● What this task involves
Output exactly the span of lines that begins at the line containing "What build123d script" and ends at the line containing "casing_corner = 5.0", both lines included.

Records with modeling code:
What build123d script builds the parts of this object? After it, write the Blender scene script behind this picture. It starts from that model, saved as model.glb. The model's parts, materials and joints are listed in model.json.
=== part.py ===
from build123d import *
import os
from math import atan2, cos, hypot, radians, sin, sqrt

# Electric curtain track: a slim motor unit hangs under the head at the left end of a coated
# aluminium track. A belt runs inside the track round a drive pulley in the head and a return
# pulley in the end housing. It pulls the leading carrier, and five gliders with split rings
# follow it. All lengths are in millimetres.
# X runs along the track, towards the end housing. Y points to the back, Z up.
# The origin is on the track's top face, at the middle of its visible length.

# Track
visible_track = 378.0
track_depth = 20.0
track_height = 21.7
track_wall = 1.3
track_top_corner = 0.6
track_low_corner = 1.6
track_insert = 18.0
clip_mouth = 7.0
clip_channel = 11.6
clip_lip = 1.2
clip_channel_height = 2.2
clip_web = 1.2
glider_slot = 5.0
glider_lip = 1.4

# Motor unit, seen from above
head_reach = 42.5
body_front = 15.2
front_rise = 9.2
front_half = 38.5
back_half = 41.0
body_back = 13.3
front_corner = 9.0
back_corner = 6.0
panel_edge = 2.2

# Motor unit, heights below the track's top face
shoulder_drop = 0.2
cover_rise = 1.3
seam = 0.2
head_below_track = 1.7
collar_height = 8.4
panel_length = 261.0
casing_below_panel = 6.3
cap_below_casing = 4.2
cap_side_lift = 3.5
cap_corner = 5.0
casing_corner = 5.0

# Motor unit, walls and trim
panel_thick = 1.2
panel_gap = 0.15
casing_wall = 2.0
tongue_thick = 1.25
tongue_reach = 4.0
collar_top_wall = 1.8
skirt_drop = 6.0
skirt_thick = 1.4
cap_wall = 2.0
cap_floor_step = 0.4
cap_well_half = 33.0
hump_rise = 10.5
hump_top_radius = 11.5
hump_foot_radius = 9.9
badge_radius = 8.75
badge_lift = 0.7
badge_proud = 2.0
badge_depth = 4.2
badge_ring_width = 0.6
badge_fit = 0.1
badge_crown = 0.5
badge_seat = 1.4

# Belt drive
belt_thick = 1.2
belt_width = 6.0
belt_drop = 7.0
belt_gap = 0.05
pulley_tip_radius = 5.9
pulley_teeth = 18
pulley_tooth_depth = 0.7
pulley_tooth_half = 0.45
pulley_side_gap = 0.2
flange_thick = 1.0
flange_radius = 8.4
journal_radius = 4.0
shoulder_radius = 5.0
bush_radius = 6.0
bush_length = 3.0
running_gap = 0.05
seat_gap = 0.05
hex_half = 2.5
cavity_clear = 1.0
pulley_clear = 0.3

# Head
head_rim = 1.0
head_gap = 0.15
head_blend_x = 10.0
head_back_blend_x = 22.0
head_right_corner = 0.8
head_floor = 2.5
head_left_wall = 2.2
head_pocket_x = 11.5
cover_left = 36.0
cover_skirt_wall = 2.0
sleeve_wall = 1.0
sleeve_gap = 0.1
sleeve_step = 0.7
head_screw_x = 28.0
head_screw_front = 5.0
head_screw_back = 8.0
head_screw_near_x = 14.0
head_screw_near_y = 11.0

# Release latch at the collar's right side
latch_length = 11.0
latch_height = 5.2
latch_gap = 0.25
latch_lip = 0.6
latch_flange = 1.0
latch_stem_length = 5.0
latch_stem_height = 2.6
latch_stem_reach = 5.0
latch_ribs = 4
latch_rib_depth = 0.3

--

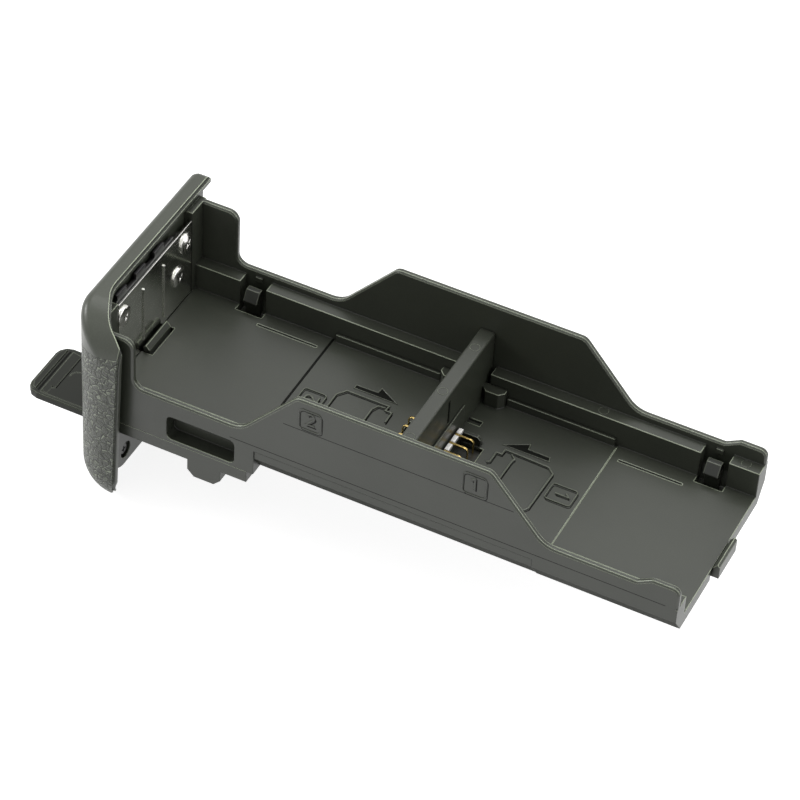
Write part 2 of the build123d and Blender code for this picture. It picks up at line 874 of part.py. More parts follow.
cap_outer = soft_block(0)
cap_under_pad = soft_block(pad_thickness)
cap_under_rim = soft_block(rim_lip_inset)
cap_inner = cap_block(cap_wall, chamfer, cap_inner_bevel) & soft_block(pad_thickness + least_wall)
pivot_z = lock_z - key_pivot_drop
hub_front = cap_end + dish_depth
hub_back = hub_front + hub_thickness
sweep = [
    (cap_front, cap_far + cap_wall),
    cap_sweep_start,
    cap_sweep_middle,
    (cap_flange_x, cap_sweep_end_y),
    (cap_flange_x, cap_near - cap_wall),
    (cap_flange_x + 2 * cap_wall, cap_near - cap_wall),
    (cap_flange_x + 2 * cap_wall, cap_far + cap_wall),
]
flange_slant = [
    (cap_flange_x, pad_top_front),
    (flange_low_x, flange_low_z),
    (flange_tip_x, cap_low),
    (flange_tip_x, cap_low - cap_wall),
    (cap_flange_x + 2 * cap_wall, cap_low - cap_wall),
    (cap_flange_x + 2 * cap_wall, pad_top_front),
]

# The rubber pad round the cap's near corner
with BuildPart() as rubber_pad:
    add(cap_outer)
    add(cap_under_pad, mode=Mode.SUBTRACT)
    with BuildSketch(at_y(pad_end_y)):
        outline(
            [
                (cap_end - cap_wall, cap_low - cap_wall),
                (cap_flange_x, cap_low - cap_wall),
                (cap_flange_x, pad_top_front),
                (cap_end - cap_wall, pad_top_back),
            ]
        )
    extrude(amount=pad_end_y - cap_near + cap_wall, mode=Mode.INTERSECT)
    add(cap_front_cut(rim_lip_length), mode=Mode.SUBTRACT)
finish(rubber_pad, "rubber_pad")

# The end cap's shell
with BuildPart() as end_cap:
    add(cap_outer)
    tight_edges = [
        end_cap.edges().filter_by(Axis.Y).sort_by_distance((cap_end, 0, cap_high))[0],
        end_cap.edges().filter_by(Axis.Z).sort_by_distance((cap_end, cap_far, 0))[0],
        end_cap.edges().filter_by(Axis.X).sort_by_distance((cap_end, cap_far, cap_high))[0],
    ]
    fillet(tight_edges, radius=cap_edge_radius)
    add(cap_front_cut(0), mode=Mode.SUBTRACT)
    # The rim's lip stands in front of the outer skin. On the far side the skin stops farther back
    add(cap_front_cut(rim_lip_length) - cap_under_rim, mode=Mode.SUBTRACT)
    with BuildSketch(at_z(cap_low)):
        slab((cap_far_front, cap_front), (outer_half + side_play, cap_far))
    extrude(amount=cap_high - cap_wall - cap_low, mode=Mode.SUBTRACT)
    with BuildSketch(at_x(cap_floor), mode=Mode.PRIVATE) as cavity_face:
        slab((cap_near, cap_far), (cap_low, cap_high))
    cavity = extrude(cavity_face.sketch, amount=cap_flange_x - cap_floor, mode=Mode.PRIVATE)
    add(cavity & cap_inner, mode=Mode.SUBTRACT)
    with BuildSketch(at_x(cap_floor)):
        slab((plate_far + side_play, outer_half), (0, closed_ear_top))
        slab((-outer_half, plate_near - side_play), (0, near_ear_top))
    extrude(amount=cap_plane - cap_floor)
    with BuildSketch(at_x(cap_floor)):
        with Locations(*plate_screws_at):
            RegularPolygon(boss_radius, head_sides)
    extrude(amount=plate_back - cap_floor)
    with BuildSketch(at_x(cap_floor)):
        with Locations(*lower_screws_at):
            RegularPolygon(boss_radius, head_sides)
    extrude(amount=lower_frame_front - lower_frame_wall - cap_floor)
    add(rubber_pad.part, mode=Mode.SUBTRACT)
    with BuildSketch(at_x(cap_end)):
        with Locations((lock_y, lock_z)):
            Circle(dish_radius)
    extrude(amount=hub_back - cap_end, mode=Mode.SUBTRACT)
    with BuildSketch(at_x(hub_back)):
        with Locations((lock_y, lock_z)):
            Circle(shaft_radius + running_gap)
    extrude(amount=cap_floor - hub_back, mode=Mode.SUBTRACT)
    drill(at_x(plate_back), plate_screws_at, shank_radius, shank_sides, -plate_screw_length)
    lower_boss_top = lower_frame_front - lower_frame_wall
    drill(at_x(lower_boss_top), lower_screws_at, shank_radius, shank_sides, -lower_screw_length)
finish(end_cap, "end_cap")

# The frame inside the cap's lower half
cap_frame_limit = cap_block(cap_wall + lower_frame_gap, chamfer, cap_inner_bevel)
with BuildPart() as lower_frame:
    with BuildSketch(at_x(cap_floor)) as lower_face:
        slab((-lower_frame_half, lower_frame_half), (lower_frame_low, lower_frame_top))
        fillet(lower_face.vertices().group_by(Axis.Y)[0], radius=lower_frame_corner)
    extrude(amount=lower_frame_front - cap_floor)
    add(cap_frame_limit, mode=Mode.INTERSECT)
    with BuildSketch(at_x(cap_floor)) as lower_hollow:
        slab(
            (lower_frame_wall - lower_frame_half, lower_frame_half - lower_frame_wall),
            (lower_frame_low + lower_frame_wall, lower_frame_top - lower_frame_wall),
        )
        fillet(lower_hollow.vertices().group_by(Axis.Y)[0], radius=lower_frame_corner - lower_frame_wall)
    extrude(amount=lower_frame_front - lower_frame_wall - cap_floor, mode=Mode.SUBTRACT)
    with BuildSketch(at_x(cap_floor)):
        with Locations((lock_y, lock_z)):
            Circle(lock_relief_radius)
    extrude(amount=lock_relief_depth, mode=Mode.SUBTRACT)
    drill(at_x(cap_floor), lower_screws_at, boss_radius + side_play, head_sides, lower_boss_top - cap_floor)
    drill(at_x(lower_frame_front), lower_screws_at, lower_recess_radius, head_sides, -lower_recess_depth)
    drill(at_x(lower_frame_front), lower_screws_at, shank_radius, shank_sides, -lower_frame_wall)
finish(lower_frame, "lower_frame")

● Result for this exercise
What build123d script builds the parts of this object? After it, write the Blender scene script behind this picture. It starts from that model, saved as model.glb. The model's parts, materials and joints are listed in model.json.
=== part.py ===
from build123d import *
import os
from math import atan2, cos, hypot, radians, sin, sqrt

# Electric curtain track: a slim motor unit hangs under the head at the left end of a coated
# aluminium track. A belt runs inside the track round a drive pulley in the head and a return
# pulley in the end housing. It pulls the leading carrier, and five gliders with split rings
# follow it. All lengths are in millimetres.
# X runs along the track, towards the end housing. Y points to the back, Z up.
# The origin is on the track's top face, at the middle of its visible length.

# Track
visible_track = 378.0
track_depth = 20.0
track_height = 21.7
track_wall = 1.3
track_top_corner = 0.6
track_low_corner = 1.6
track_insert = 18.0
clip_mouth = 7.0
clip_channel = 11.6
clip_lip = 1.2
clip_channel_height = 2.2
clip_web = 1.2
glider_slot = 5.0
glider_lip = 1.4

# Motor unit, seen from above
head_reach = 42.5
body_front = 15.2
front_rise = 9.2
front_half = 38.5
back_half = 41.0
body_back = 13.3
front_corner = 9.0
back_corner = 6.0
panel_edge = 2.2

# Motor unit, heights below the track's top face
shoulder_drop = 0.2
cover_rise = 1.3
seam = 0.2
head_below_track = 1.7
collar_height = 8.4
panel_length = 261.0
casing_below_panel = 6.3
cap_below_casing = 4.2
cap_side_lift = 3.5
cap_corner = 5.0
casing_corner = 5.0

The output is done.